На следующий день мы подошли к какой-то пристани, и закупки делал уже я. Владимиров, которому пришлось выдавать деньги, принял меня очень холодно. Я держался с ним так же. Когда, после отхода от пристани, он сказал, что намерен произвести обыск и чтобы я передал об этом товарищам, я сказал, что передам, но не ручаюсь, что обыск сойдет благополучно. Обыска Владимиров не произвел ни в этот день, ни на другой. А в это время большинство товарищей потребовали у Баранова, чтобы он прекратил демонстрации. Это так раздражило его, что он подбежал к жандарму, помахал ножом перед самым его носом и — бросил нож в воду.

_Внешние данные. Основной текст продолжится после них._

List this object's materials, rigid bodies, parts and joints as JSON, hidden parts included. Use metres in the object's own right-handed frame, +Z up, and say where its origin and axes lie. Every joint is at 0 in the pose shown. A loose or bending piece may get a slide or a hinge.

Волнение понемногу улеглось. С Владимировым у меня по-прежнему были очень холодные отношения, и я довольно резко отклонял его завоевательные попытки. Но, с другой стороны, он заметил также, что вызывающие выходки прекратились. Установился известный режим, не стеснительный для нас, но и не грозивший столкновением. Он почувствовал известный предел, у которого следовало остановиться, и не стремился преступить за него.
Тогда и его отношение ко мне стало меняться. Однажды, когда опять мне приходилось сводить с ним счеты и я делал это все тем же официальным тоном, он вдруг откинулся на своем стуле и неожиданно для меня сказал:
— Ну вот… все хорошо… А я, признаться, очень вас боялся…
— Почему?..
— Выбрали вас вместо Грабовского, и я ждал столкновений… К тому же о вас ужасные отзывы вятской администрации.

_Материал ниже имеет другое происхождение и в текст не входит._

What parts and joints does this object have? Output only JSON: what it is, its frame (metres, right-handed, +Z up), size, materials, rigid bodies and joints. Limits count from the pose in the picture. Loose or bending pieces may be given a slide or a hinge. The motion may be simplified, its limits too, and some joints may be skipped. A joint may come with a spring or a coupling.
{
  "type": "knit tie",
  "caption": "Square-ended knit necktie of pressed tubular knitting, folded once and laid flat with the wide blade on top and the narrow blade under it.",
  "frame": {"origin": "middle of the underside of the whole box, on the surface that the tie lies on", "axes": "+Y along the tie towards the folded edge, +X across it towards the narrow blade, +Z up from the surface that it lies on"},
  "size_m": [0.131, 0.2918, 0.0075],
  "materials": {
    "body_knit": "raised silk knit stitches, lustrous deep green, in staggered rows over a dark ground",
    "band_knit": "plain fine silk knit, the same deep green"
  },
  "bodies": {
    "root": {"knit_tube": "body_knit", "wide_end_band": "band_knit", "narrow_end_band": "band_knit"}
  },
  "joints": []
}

Мне вдруг вспомнился эпизод с «причиной высылки», и я сказал:
— Послушайте… Не можете ли вы показать мне статейный список?.. За что именно я высылаюсь?..
— Этого никак не могу. Не имею права.
Я не настаивал. Но на одной из следующих остановок он опять заговорил об этом:
— Если вы дадите мне слово, что никому не скажете, то…
Я дал слово, и он подал мне, очевидно заранее приготовленный, статейный список. Я взглянул и… изменился в лице. В списке действительно было написано: «Высылается в Якутскую область на основании высочайшего повеления 8 августа 1878 года за побег с места ссылки в Вятской губернии».
Я не думал, что эта гнусная ложь вятской администрации произведет на меня такое действие.
— Если поблизости есть телеграф, — сказал я Владимирову, — то я должен сейчас же телеграфировать министру внутренних дел. Это гнусный подлог. Я ниоткуда не бежал.